Einstein later references the question of the mass density of the universe as a whole, indicating that if space is infinite, that is, if space is Euclidean or Quasi-Euclidean, then the density of the universe would be 0. However, he indicates that if we admit even a small average mass density for the universe as a whole then we necessarily admit that space is finite.

I don't understand why he says that any density value greater than zero for the universe would imply finite space. Yes it is true that if matter is finite and space is infinite then the density is 0, and that if space is finite and matter is finite then the density is greater than 0, but what if we were to admit infinite space and infinite matter? Would we not then admit a average density greater than 0 without resorting to the concept of finite space?

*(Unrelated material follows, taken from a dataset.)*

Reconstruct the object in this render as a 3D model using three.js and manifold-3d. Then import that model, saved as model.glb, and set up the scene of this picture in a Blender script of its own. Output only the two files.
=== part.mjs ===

Later in "Geometry and experience" Einstein seems to indicate that there is another reason to believe that space is finite based on reasons other than his arguments using the concept of average density. There he says that "the latest results of relativity" indicate that the universe is probably finite and spherical. I am confused by this because Einstein seemed to say in "Relativity" that the General Theory of Relativity could imply am infinite "Quasi-Euclidean" space of the universe or a finite universe- thus he resorts to the density argument. What is Einstein citing here with respect to "the latest results"? Are there consequences of the theory of relativity which directly imply a finite universe? Is positive curvature of the universe implied by the EFEs for example?

As a note: the lecture "geometry and experience" was given by Einstein in 1921, while "Relativity" was published in the 40's I believe. Perhaps he thought some results had been arrived at only to latter find that they were unsatisfactory before publishing "Relativity".